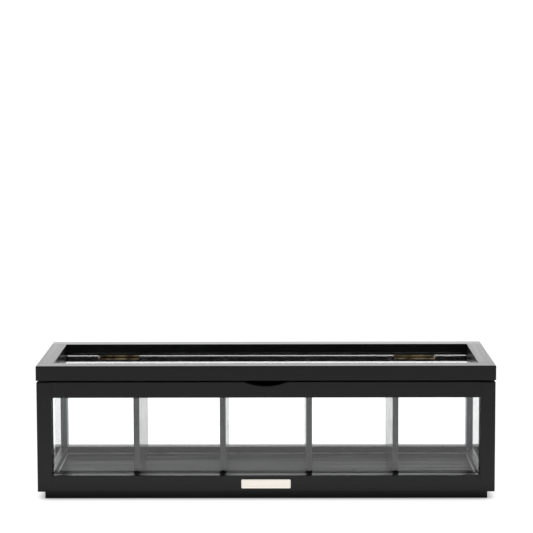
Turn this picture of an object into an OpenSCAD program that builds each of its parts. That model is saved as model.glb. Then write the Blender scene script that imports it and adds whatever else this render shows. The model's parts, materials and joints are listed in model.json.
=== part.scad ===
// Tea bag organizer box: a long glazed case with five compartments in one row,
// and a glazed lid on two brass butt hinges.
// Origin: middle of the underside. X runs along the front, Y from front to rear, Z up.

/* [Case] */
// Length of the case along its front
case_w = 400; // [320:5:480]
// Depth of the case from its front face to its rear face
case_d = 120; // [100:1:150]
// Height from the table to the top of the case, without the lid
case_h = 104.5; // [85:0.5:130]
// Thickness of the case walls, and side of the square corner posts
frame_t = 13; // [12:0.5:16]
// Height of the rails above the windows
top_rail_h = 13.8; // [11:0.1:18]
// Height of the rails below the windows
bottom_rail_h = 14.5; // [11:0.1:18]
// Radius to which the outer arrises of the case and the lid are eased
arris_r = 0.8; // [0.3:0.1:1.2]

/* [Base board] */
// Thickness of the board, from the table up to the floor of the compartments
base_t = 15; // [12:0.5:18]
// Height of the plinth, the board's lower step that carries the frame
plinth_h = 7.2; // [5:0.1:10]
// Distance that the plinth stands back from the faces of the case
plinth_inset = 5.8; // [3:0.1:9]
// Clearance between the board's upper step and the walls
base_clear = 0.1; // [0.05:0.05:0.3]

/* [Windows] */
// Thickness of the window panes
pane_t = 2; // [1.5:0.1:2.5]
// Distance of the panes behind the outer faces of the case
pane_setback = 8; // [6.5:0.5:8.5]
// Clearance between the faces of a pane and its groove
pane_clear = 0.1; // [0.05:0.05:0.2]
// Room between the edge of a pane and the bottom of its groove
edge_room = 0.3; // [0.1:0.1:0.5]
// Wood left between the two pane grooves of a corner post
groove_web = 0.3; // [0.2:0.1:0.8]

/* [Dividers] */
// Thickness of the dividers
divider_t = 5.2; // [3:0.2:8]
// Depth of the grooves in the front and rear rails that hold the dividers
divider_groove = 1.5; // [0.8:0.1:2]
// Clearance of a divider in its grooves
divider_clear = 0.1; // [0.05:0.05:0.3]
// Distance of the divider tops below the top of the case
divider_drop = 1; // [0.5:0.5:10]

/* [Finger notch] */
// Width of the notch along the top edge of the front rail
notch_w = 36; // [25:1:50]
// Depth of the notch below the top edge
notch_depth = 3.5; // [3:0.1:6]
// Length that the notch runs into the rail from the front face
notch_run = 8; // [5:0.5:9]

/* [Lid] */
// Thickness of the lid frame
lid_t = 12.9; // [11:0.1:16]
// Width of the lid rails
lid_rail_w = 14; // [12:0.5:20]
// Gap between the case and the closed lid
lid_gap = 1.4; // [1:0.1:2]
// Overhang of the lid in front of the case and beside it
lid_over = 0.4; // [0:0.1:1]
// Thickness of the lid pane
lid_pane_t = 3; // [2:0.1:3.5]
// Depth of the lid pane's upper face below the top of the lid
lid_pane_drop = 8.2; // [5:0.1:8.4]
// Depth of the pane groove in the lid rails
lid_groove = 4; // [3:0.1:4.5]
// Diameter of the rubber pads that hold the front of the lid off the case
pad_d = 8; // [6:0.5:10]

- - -

> **Set task**
Print again each line of the listing above, exactly as it appears.

> **Exercise response**
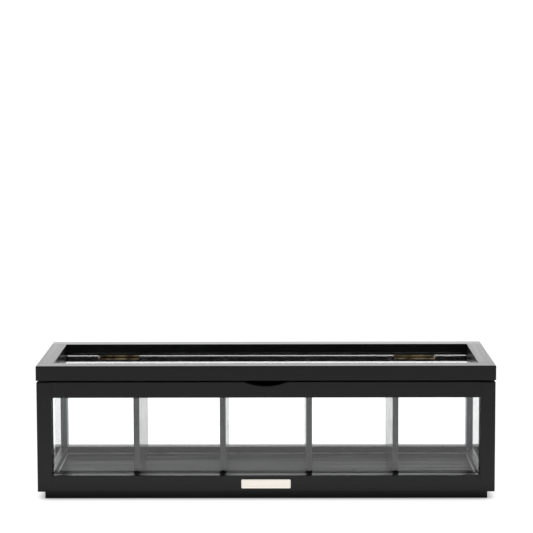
Turn this picture of an object into an OpenSCAD program that builds each of its parts. That model is saved as model.glb. Then write the Blender scene script that imports it and adds whatever else this render shows. The model's parts, materials and joints are listed in model.json.
=== part.scad ===
// Tea bag organizer box: a long glazed case with five compartments in one row,
// and a glazed lid on two brass butt hinges.
// Origin: middle of the underside. X runs along the front, Y from front to rear, Z up.

/* [Case] */
// Length of the case along its front
case_w = 400; // [320:5:480]
// Depth of the case from its front face to its rear face
case_d = 120; // [100:1:150]
// Height from the table to the top of the case, without the lid
case_h = 104.5; // [85:0.5:130]
// Thickness of the case walls, and side of the square corner posts
frame_t = 13; // [12:0.5:16]
// Height of the rails above the windows
top_rail_h = 13.8; // [11:0.1:18]
// Height of the rails below the windows
bottom_rail_h = 14.5; // [11:0.1:18]
// Radius to which the outer arrises of the case and the lid are eased
arris_r = 0.8; // [0.3:0.1:1.2]

/* [Base board] */
// Thickness of the board, from the table up to the floor of the compartments
base_t = 15; // [12:0.5:18]
// Height of the plinth, the board's lower step that carries the frame
plinth_h = 7.2; // [5:0.1:10]
// Distance that the plinth stands back from the faces of the case
plinth_inset = 5.8; // [3:0.1:9]
// Clearance between the board's upper step and the walls
base_clear = 0.1; // [0.05:0.05:0.3]

/* [Windows] */
// Thickness of the window panes
pane_t = 2; // [1.5:0.1:2.5]
// Distance of the panes behind the outer faces of the case
pane_setback = 8; // [6.5:0.5:8.5]
// Clearance between the faces of a pane and its groove
pane_clear = 0.1; // [0.05:0.05:0.2]
// Room between the edge of a pane and the bottom of its groove
edge_room = 0.3; // [0.1:0.1:0.5]
// Wood left between the two pane grooves of a corner post
groove_web = 0.3; // [0.2:0.1:0.8]

/* [Dividers] */
// Thickness of the dividers
divider_t = 5.2; // [3:0.2:8]
// Depth of the grooves in the front and rear rails that hold the dividers
divider_groove = 1.5; // [0.8:0.1:2]
// Clearance of a divider in its grooves
divider_clear = 0.1; // [0.05:0.05:0.3]
// Distance of the divider tops below the top of the case
divider_drop = 1; // [0.5:0.5:10]

/* [Finger notch] */
// Width of the notch along the top edge of the front rail
notch_w = 36; // [25:1:50]
// Depth of the notch below the top edge
notch_depth = 3.5; // [3:0.1:6]
// Length that the notch runs into the rail from the front face
notch_run = 8; // [5:0.5:9]

/* [Lid] */
// Thickness of the lid frame
lid_t = 12.9; // [11:0.1:16]
// Width of the lid rails
lid_rail_w = 14; // [12:0.5:20]
// Gap between the case and the closed lid
lid_gap = 1.4; // [1:0.1:2]
// Overhang of the lid in front of the case and beside it
lid_over = 0.4; // [0:0.1:1]
// Thickness of the lid pane
lid_pane_t = 3; // [2:0.1:3.5]
// Depth of the lid pane's upper face below the top of the lid
lid_pane_drop = 8.2; // [5:0.1:8.4]
// Depth of the pane groove in the lid rails
lid_groove = 4; // [3:0.1:4.5]
// Diameter of the rubber pads that hold the front of the lid off the case
pad_d = 8; // [6:0.5:10]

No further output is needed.